The company I work for (DeathStar Communications) is in turmoil. When you're lied to for a year, and lied to about being lied to for months after that lie is made public, then your job is sold out from under you, turmoil tends to bubble up from beneath the feelings of betrayal and dysentery.
In the midst of all of this we now have a "stock issue" where the bid price for the cash buyout is about 9% higher than where our stock is already… meaning that even when someone says "you're worth X-much," management still cannot live up to that expectation.
In the midst of both of those comes the "in-house industry analysts" who read or thought they read or read about what someone thought about this whole box of rocks. These turds then walk around trying to strike up conversations about what's going on, because they have some stolen perspective on the topic.
Tell me again… how does a person with such "expertise" of Corporate Acquisitions and Mergers, as well as stock price-gap analysis, end up changing copier ink cartridges for $15 an hour? Why howdy ho, they ought'n to be runnin' this show! Don't ya think?
These are the same people who go to the doctor with pain in their chest and a tingly left arm and say "I slept on it wrong. I'm positive it's just from sleeping on it wrong." And that's why this company has no heart.

And While I'm At It

If you have kids, stop talking about your kids all the time.

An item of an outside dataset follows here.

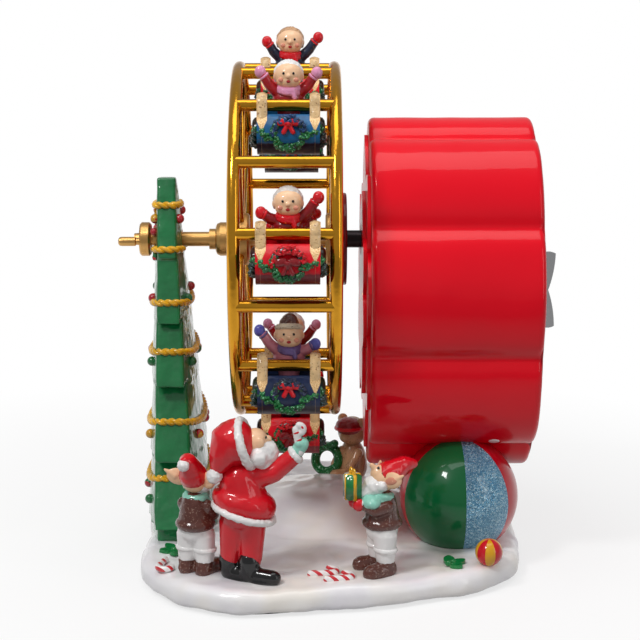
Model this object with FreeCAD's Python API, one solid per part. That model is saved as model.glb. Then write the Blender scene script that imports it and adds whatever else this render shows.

If you can't have kids, stop talking about your pets all the time. Your cat doesn't have trust issues with you. It hates you. That's why it filled your Aerosoles with Kitty Roca. I grew up with cats and never came back to a slipper-load of Tabby Tootsie Rolls.
And… are you sure it wasn't your husband, send you subtle hints about your wardrobe being a turn-off, thus your lack of offspring?
Who wants to bring kids into this world, anyway? It's horrible! With the war, the famine, and Freddie Prinze, Jr. movies, what kind of world is this to raise kids in? How can you give them hope when Heather Graham has a MOVIE career?

What's My Problem Today?
I'm endulging my meaner side. We all have it, and nobody lets it out. They try and wrap it in the success of their latest diet (The Chicago Pizza/No-Crust Plan!) and choke it back with a double-thick hate shake. People can annoy you even if you don't let 'em. I can get used to my alarm going off in the morning, and sleep through it. I can get used to a dull ache in my face from having my gumline restructured. I can even get used to a dog yappin' on a lazy (i.e. vodka-blurred) fall afternoon when I'm trying to nap.
But I can never, and will never, get used to people overpowering conversations with banality and a breadth of pop culture knowledge that drops off around 1985. The world kept turning, why didn't your wardrobe?

Comedy isn't going anywhere. I am. It starts with an "O" and ends with an "A," and there's an "M" in the middle of it.
~Geoff

"I've never paid for sex, but I've had a couple of great dates where I paid for dinner."